* Start *
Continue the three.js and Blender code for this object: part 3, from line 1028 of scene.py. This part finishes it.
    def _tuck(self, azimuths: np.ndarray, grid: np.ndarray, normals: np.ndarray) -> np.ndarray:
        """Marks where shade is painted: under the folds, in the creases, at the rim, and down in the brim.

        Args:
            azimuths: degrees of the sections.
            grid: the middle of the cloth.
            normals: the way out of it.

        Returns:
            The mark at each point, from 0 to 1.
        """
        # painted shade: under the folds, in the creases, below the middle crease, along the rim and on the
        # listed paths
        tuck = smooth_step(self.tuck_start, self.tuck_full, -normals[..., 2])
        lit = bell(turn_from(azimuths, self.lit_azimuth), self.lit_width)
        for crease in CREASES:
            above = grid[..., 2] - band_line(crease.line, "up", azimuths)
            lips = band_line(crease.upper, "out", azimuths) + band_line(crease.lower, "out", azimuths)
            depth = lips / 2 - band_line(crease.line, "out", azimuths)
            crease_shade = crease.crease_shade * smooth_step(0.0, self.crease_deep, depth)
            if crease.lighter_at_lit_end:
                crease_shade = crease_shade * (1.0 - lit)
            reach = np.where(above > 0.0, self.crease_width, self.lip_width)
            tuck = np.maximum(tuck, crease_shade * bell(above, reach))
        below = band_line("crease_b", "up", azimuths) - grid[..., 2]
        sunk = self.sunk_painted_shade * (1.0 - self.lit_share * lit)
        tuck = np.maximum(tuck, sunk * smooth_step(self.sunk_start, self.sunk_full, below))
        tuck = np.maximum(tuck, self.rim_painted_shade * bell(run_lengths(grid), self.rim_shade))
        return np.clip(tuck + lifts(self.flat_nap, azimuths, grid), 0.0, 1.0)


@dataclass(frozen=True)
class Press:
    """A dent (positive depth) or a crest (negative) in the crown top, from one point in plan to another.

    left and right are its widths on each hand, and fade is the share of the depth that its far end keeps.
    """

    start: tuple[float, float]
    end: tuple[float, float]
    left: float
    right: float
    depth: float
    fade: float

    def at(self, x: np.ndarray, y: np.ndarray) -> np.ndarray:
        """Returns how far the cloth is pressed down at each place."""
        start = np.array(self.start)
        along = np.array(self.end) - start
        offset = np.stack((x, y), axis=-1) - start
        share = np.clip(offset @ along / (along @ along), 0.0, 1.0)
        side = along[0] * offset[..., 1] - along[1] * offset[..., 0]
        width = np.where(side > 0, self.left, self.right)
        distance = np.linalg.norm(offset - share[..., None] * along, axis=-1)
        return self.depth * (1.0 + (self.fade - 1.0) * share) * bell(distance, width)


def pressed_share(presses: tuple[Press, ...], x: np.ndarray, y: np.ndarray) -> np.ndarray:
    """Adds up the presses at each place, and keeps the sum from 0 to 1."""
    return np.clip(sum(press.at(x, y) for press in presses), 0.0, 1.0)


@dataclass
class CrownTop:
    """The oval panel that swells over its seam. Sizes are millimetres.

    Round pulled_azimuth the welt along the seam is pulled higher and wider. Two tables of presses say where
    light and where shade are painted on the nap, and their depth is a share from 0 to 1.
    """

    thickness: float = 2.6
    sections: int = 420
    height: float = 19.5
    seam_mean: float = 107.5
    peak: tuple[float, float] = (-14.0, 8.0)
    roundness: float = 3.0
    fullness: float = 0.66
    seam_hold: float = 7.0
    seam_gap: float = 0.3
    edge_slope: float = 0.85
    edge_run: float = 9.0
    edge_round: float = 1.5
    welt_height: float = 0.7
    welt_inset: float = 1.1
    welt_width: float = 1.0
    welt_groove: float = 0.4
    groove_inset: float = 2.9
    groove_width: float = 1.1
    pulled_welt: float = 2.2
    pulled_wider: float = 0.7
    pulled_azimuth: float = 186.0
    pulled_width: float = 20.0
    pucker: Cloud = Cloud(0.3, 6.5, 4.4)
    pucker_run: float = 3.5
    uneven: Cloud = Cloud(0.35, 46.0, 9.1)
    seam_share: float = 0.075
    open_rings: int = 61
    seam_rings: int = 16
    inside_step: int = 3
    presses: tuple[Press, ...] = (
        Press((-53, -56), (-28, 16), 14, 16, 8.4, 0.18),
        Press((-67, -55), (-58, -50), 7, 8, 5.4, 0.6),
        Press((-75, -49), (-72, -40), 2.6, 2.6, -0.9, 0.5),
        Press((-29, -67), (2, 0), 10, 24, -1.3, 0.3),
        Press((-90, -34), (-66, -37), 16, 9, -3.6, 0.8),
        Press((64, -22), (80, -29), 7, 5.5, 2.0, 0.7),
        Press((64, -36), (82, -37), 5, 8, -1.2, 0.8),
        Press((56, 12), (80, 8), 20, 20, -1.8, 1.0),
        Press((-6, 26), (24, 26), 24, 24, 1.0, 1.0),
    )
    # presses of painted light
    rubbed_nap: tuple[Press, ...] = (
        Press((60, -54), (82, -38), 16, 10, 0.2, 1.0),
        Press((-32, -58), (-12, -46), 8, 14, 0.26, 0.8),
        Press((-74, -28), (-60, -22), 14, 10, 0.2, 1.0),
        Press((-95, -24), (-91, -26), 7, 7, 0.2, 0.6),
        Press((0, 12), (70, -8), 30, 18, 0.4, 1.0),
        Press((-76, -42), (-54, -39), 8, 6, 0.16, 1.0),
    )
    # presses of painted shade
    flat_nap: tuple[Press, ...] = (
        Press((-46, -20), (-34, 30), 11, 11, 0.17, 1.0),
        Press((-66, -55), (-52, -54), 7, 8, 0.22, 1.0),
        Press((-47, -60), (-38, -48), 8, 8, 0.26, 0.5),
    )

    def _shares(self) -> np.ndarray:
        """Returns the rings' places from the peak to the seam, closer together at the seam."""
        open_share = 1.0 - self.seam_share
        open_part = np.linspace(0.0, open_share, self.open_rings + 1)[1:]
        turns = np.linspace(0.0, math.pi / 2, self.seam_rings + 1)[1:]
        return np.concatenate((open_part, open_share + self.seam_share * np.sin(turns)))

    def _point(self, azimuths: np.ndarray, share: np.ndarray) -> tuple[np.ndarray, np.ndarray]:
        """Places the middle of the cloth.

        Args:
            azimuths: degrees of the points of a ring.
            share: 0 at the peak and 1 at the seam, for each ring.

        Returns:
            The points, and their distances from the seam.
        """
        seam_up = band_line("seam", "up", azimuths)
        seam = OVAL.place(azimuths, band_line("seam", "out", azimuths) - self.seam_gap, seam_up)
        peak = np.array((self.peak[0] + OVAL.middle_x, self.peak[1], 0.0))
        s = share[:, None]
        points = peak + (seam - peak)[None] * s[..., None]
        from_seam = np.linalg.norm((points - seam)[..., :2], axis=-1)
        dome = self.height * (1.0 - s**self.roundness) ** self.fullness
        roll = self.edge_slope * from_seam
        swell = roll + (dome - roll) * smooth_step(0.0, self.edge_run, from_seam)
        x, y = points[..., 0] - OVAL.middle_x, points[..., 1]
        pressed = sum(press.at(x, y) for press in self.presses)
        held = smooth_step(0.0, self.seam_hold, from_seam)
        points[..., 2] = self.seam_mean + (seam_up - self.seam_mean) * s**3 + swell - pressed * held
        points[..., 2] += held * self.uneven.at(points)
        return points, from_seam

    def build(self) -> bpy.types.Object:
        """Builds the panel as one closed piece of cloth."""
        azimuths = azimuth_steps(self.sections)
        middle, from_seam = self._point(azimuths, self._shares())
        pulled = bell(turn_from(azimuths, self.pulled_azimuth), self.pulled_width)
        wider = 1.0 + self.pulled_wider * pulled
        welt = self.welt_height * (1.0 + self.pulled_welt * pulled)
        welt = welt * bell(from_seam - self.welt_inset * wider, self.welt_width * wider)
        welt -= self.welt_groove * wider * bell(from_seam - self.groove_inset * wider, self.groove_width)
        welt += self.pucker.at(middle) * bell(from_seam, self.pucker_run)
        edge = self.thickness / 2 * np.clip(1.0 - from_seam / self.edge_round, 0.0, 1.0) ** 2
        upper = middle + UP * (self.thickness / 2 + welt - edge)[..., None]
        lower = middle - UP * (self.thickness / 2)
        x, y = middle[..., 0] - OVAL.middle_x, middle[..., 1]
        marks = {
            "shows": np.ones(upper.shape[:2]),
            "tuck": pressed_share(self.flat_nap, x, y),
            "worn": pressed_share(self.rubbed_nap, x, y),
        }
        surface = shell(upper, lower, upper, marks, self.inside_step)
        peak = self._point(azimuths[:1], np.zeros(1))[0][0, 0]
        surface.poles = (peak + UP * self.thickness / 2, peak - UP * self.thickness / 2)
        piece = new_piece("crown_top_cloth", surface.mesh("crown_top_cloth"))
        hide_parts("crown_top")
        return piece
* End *
[Goal] Output exactly the leading lines of the data, up to and including the line marked by "normals: the way out of it.".

[Task response]
Continue the three.js and Blender code for this object: part 3, from line 1028 of scene.py. This part finishes it.
    def _tuck(self, azimuths: np.ndarray, grid: np.ndarray, normals: np.ndarray) -> np.ndarray:
        """Marks where shade is painted: under the folds, in the creases, at the rim, and down in the brim.

        Args:
            azimuths: degrees of the sections.
            grid: the middle of the cloth.
            normals: the way out of it.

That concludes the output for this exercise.